INVESTIGAÇÕES DO ASSASSINATO DE MARIELLE, QUE FARIA 42 ANOS NESTA TERÇA (27/7), FORAM MAL CONDUZIDAS

Nesta terça-feira (27/7), a ex-vereadora Marielle Franco (PSOL) completaria 42 anos, se não tivesse sido assassinada junto com seu motorista, Anderson Gomes, na noite de 14 de março de 2018, no Rio de Janeiro. O crime chocou o Brasil e as investigações para identificar a motivação, os autores e os possíveis mandantes foram mal conduzidas. Marielle e Anderson sofreram uma emboscada na Rua Joaquim Palhares, bairro do Estácio, região central da capital fluminense. O carro em que estavam foi abordado por outro veículo e alvejado por vários disparos, que atingiram a vereadora e o motorista. Além dos erros primários e do desperdício de provas potencialmente reveladoras, as investigações foram marcadas por ações extremamente confusas e conturbadas, sendo consideradas, por especialistas, como quase amadoras.

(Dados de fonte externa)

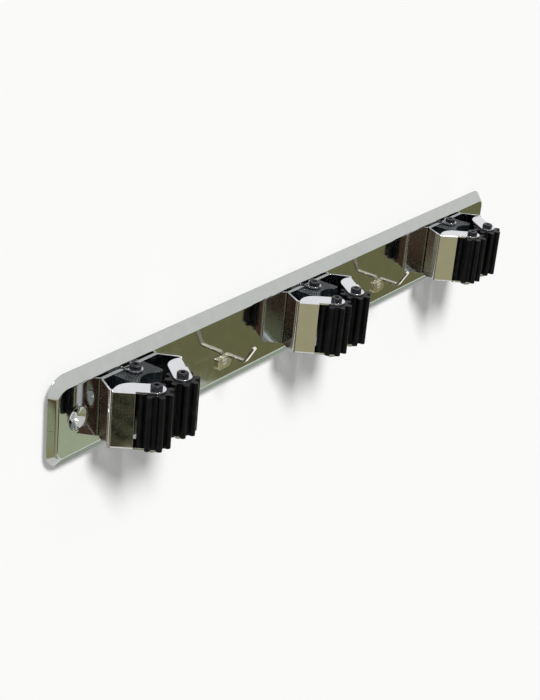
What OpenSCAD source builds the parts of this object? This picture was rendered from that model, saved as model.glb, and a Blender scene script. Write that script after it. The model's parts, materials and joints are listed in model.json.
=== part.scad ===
// Wall rack for mops and brooms: a pressed steel plate with three spring grips and two hooks.
// Millimetres, +Z up. The origin is the middle of the plate on the wall, and the wall fills +Y.

/* [Back plate] */
// Length of the plate over its rim
plate_length = 508; // [504:1:620]
// Height of the plate over its rim
plate_height = 59.5; // [58:0.5:70]
// Distance from the wall to the front of the plate
plate_depth = 5; // [4.75:0.25:9]
// Thickness of the plate's sheet
plate_sheet = 1.2; // [0.8:0.1:1.5]
// Outside radius of the bends round the plate's front
plate_bend_r = 3; // [2:0.25:3.5]
// How far the sloping top and bottom edges spread out from the front to the wall
edge_spread = 7.6; // [4:0.2:8.6]
// How far the sloping ends spread out from the front to the wall
end_spread = 3.6; // [2.6:0.2:5.6]
// Radius of the corners of the front
front_corner_r = 5.5; // [4:0.5:8]
// Radius of the corners of the rim
rim_corner_r = 12.5; // [9:0.5:15]

/* [Mounting holes] */
// Distance of a mounting hole from the plate's end
hole_inset = 20.5; // [18:0.5:23]
// Diameter of the mounting holes
hole_d = 5.5; // [4.5:0.25:6.5]
// Diameter of the pressed countersinks
sink_d = 14.5; // [12:0.5:16]
// Depth of the pressed countersinks
sink_depth = 3; // [2:0.25:3.25]

/* [Spring bands] */
// Distance from one grip's middle to the next
grip_pitch = 189; // [150:1:191]
// Height of a spring band
band_height = 38; // [32:1:44]
// Thickness of the band's sheet
band_sheet = 1.2; // [0.9:0.1:1.4]
// Outside radius of the band's bends
band_bend_r = 2.5; // [2:0.25:3]
// Outside radius of the folds that turn the ears and tabs in
ear_fold_r = 1.5; // [1.4:0.1:2]
// Width of the band's flat back
back_width = 51; // [48:1:54]
// Width of the band at its widest
wide_width = 66; // [64:1:70]
// Distance from the plate to where the band is widest
wide_reach = 13.3; // [12:0.1:14.5]
// Length of each front panel of the band
arm_length = 15; // [13:0.5:16]
// Radius of the round ends of the ears
ear_r = 5.75; // [5:0.25:6.25]
// Radius of the round ends of the rear tabs
tab_r = 4.75; // [4:0.25:6]
// Distance from the end of the band's bend to the start of an ear
ear_setback = 0.3; // [0.2:0.1:1.5]

/* [Rollers] */
// Distance between the axes of a grip's two rollers
roller_spacing = 24; // [23:0.5:26]
// Distance from the plate to the roller axes
roller_reach = 31; // [30:0.5:33]
// Diameter over the ribs
roller_d = 22; // [19:0.5:22.5]
// Diameter between the ribs
core_d = 15.6; // [12:0.2:17]
// Number of ribs round a roller
rib_count = 8; // [6:1:9]
// Width of a rib
rib_width = 3.8; // [3:0.2:4.4]
// Turn of the left rollers, in degrees
left_turn = 29; // [0:1:45]
// Turn of the right rollers, in degrees
right_turn = 37; // [0:1:45]
// Gap between a roller's end and the ear
roller_end_gap = 0.3; // [0.2:0.05:0.6]
// Outside diameter of the sleeve that a roller turns on
sleeve_d = 6; // [5.6:0.1:7]
// Gap all round between the sleeve and the roller
roller_fit = 0.05; // [0.02:0.01:0.1]

/* [Bolts] */
// Diameter of the bolts
bolt_d = 4; // [3.5:0.1:4.4]
// Diameter of a bolt's head
head_d = 7.4; // [6.8:0.1:7.8]
// Height of a bolt's head
head_h = 2.6; // [2.4:0.1:3.4]
// Chamfer round the top of a bolt's head
head_edge = 0.5; // [0.2:0.1:1]
// Width across the flats of the socket in the head
socket_af = 3; // [2.5:0.25:3.5]
// Depth of the socket in the head
socket_depth = 1.5; // [1:0.1:1.8]
// Width across the flats of a nut
nut_af = 7; // [6.6:0.1:7.6]
// Height of a nut
nut_h = 2.2; // [1.8:0.1:3.2]
// How far a bolt stops short of the nut's end
bolt_recess = 0.2; // [0:0.1:0.6]
// Gap all round a bolt in the holes that it passes
bolt_fit = 0.15; // [0.1:0.05:0.25]
// Distance from the plate to the rear bolt
rear_bolt_reach = 4.6; // [4.4:0.1:5.2]

/* [Cushions] */
// Width of a cushion
cushion_width = 27; // [25:0.5:30]
// Distance from the plate to the cushion's front edges
cushion_reach = 16; // [15:0.5:17]
// Radius of the hollow that the handle lies in
saddle_r = 12; // [10:0.5:13]
// Distance from the plate to the bottom of the hollow
saddle_reach = 12; // [10.5:0.25:13]
// Radius of the cushion's front corners
cushion_corner_r = 2; // [1:0.25:3]
// Gap between a cushion's ends and the tabs
cushion_end_gap = 0.6; // [0.3:0.1:0.9]

/* [Hooks] */
// Thickness of the hook's sheet
hook_sheet = 1.8; // [1.4:0.1:2.2]
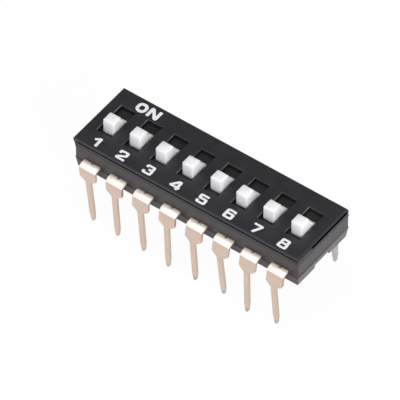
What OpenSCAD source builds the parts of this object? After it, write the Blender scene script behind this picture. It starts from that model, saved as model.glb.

Na emboscada, foi usado um Chevrolet Cobalt clonado e os investigadores descobriram que Eduardo Almeida Nunes de Siqueira, morador da Muzema, favela dominada pela milícia, clonou um veículo do mesmo modelo, entre janeiro e fevereiro de 2018. Além disso, outro fato que chama a atenção é que o advogado Bruno Castro, que representa Siqueira, é o mesmo que atua para o sargento reformado da Polícia Militar Ronnie Lessa, acusado de executar Marielle e Anderson. O jornal faz uma importante associação, revelando que em depoimento prestado à Delegacia de Homicídios (DH), em 2018, Siqueira havia dito que clonou um carro igual ao usado no crime, mas as afirmações “foram esquecidas no processo”. Eduardo “não sabia informar” se o carro tinha sido utilizado no assassinato, mas viu grande semelhanças com o veículo que clonou.


SUSPEITOS

A polícia do Rio segue outras linhas de investigação. Uma das versões acredita que o ex-bombeiro, ex-vereador e miliciano Cristiano Girão ordenou a morte de Marielle, com o objetivo de se vingar do deputado federal Marcelo Freixo (Psol). Girão era um dos nomes na lista da CPI das Milícias, em 2008, presidida por Freixo. O miliciano ficou preso até 2017, um ano antes do crime. O ex-bombeiro diz que possui um álibi, mas o Ministério Público solicitou ao Google o fornecimento da localização de Girão no momento do crime. O MP aguarda o julgamento de três recursos extraordinários no Supremo Tribunal Federal (STF). O Google recorreu da decisão do Superior Tribunal de Justiça (STJ) que determinou o fornecimento de informações às autoridades fluminenses. Em março de 2019, Lessa, de 48 anos, e o ex-policial militar Élcio Vieira de Queiroz, de 46, foram presos. A força-tarefa que levou à Operação Lume diz que eles participaram dos assassinatos de Marielle e Anderson. Segundo as autoridades, Lessa efetuou os 13 disparos, enquanto Élcio dirigia o Cobalt.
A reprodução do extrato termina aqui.